--- Your task ---
Print the listing below exactly.
[START Source data]
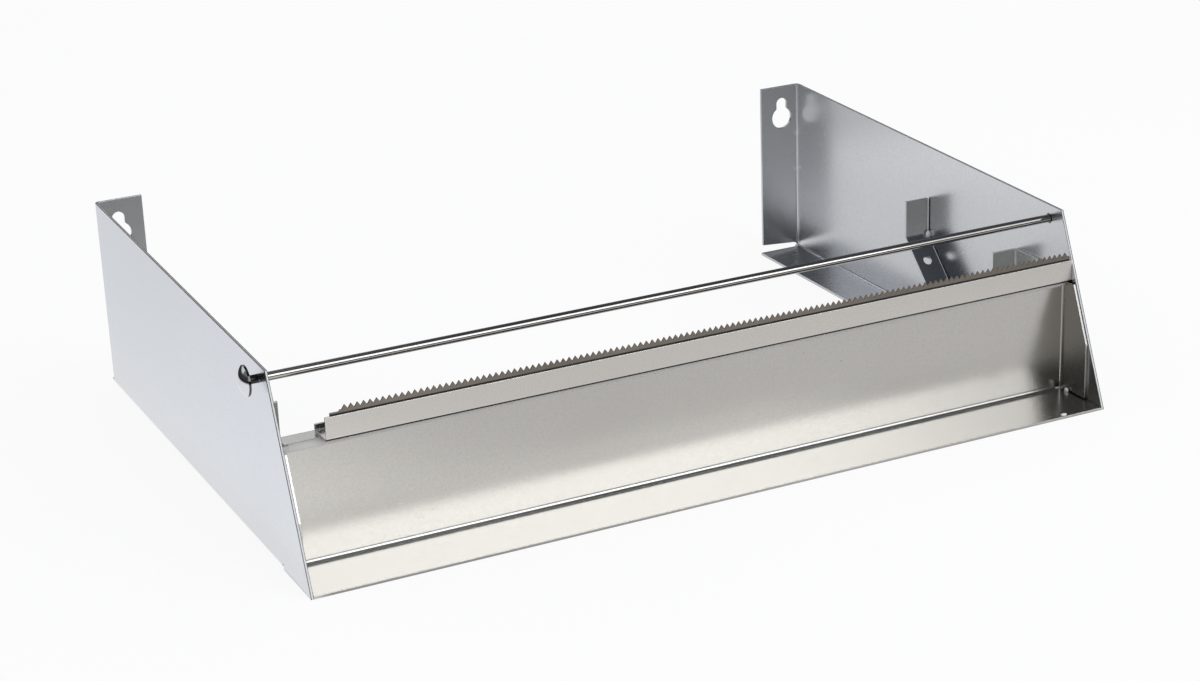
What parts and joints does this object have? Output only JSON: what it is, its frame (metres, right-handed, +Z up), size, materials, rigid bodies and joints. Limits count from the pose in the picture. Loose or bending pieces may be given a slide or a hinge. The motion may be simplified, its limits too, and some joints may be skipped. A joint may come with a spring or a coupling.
{
  "type": "wall-hung foil dispenser",
  "caption": "Wall-hung stainless steel foil dispenser with side panels, a front tray, a serrated blade, roll cradles and a draw-out guide rod.",
  "frame": {"origin": "on the wall, midway between the centres of the two keyholes' round ends", "axes": "+X along the dispenser to the right as seen from the front, +Y into the wall, +Z up"},
  "size_m": [0.4824, 0.335, 0.112],
  "materials": {
    "stainless_sheet": "satin stainless sheet with soft mirror-like reflections",
    "blade_steel": "dull brownish tempered steel, ground teeth",
    "rod_steel": "polished stainless rod",
    "knob_chrome": "polished domed head"
  },
  "bodies": {
    "root": {"left_side_panel": "stainless_sheet", "right_side_panel": "stainless_sheet", "front_panel": "stainless_sheet", "blade_holder": "stainless_sheet", "serrated_blade": "blade_steel", "left_roll_cradle": "stainless_sheet", "right_roll_cradle": "stainless_sheet", "left_roll_stop": "stainless_sheet", "right_roll_stop": "stainless_sheet"},
    "knob": {"rod_knob": "knob_chrome"},
    "rod": {"guide_rod": "rod_steel"}
  },
  "joints": [
    {"name": "rod_draw", "type": "slide", "parent": "root", "child": "knob", "axis": [-1, 0, 0], "range_m": [-0.0055, 0.45]},
    {"name": "rod_spin", "type": "hinge", "parent": "knob", "child": "rod", "pos_m": [0, -0.281, 0.0065], "axis": [1, 0, 0], "continuous": true}
  ]
}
[END Source data]
--- Written solution ---
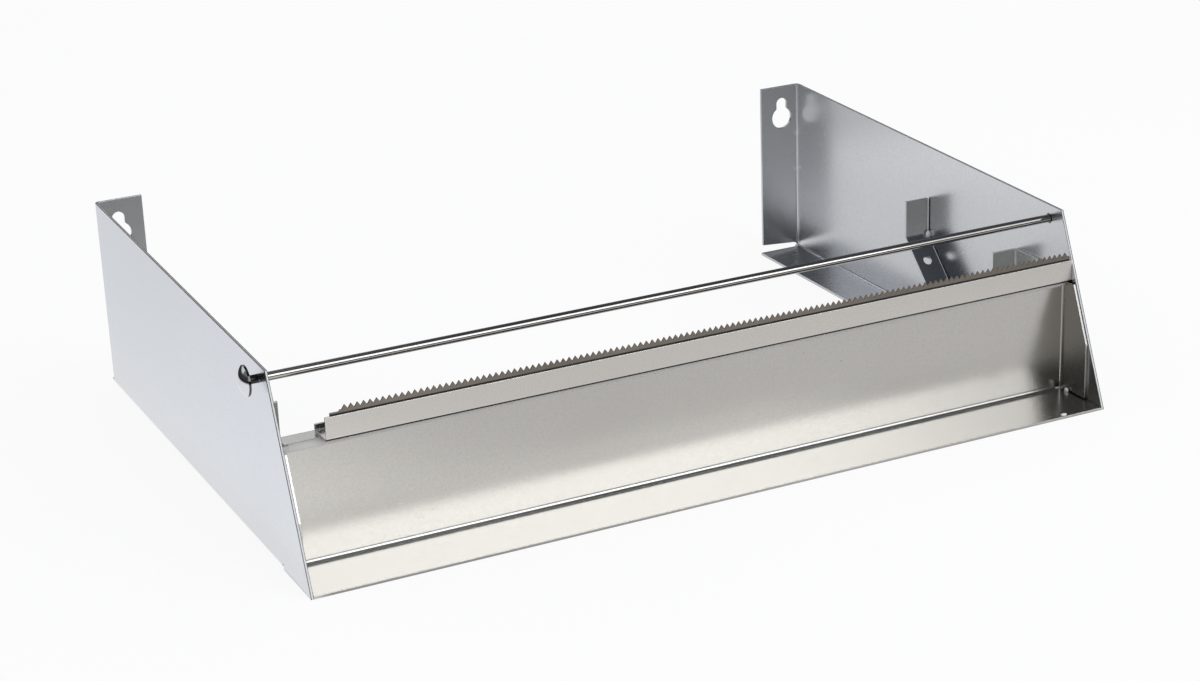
What parts and joints does this object have? Output only JSON: what it is, its frame (metres, right-handed, +Z up), size, materials, rigid bodies and joints. Limits count from the pose in the picture. Loose or bending pieces may be given a slide or a hinge. The motion may be simplified, its limits too, and some joints may be skipped. A joint may come with a spring or a coupling.
{
  "type": "wall-hung foil dispenser",
  "caption": "Wall-hung stainless steel foil dispenser with side panels, a front tray, a serrated blade, roll cradles and a draw-out guide rod.",
  "frame": {"origin": "on the wall, midway between the centres of the two keyholes' round ends", "axes": "+X along the dispenser to the right as seen from the front, +Y into the wall, +Z up"},
  "size_m": [0.4824, 0.335, 0.112],
  "materials": {
    "stainless_sheet": "satin stainless sheet with soft mirror-like reflections",
    "blade_steel": "dull brownish tempered steel, ground teeth",
    "rod_steel": "polished stainless rod",
    "knob_chrome": "polished domed head"
  },
  "bodies": {
    "root": {"left_side_panel": "stainless_sheet", "right_side_panel": "stainless_sheet", "front_panel": "stainless_sheet", "blade_holder": "stainless_sheet", "serrated_blade": "blade_steel", "left_roll_cradle": "stainless_sheet", "right_roll_cradle": "stainless_sheet", "left_roll_stop": "stainless_sheet", "right_roll_stop": "stainless_sheet"},
    "knob": {"rod_knob": "knob_chrome"},
    "rod": {"guide_rod": "rod_steel"}
  },
  "joints": [
    {"name": "rod_draw", "type": "slide", "parent": "root", "child": "knob", "axis": [-1, 0, 0], "range_m": [-0.0055, 0.45]},
    {"name": "rod_spin", "type": "hinge", "parent": "knob", "child": "rod", "pos_m": [0, -0.281, 0.0065], "axis": [1, 0, 0], "continuous": true}
  ]
}